С этой точки зрения Освенцим отмечает непоправимый кризис аутентичной темпоральности, самой возможности «разрешить» эту разорванность. Лагерь, абсолютная ситуация, — это конец любой возможности первоначальной темпоральности, то есть темпорального основания особого положения в пространстве, особого Da. Необратимость прошлого принимает в нем форму абсолютной неизбежности, post festum и ante festum, заступание и следование распластаны друг на друге. Пробуждение теперь навсегда погребено внутри сна: «Скоро мы снова услышим приказ на чужом языке: Wstawac».

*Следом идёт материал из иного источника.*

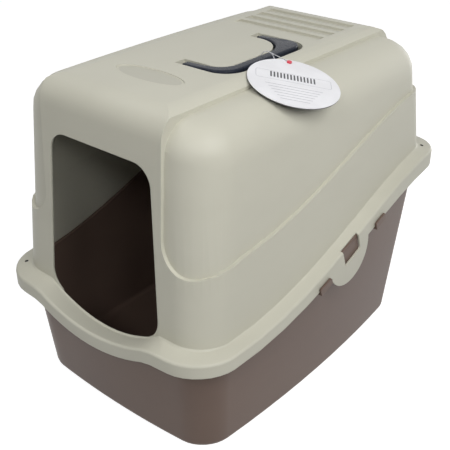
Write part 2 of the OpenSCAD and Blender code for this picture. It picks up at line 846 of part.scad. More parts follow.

Теперь становится ясно, что стыд в действительности есть нечто вроде потайной структуры любой субъективности и любого сознания. Сознание, поскольку оно заключено в конкретном речевом акте, принципиально находится во власти неприемлемого. Иметь сознание — означает быть во власти бессознательности. (Отсюда и вина как структура сознания у Хайдеггера, и необходимость бессознательного у Фрейда.).
Возьмем старое философское определение человека как zôon logon echon — живое существо, имеющее язык (logos). Метафизическая традиция стремилась осмыслить в этом определении «живое существо» и «логос». Единственно, что в нем осталось необдуманным, это echon, способ обладания. Как может живое существо иметь язык? Что может для него означать «говорить»?
Предыдущий анализ достаточно хорошо показывает, что акт говорения парадоксален, что в нем заключаются вместе субъективация и объективация и что живой индивид в нем присваивает язык только в полной экспроприации, становится говорящим, только погружаясь в молчание. Способ бытия Я, экзистенциальное положение живого–говорящего — это некая онтологическая глоссолалия, совершенно беспредметная болтовня, в которой живое существо и говорящий, субъективация и десубъективация никогда не могут совпасть. Поэтому западная метафизика и наука о языке — а это две разные вещи — всегда пытались отыскать между живым существом и говорящим какое–то сопряжение, чтобы соорудить шарнир, обеспечивающий возможность сообщения между тем, что казалось несообщающимся, дать плотность «воображаемому веществу» субъекта, его невнятной глоссолалии.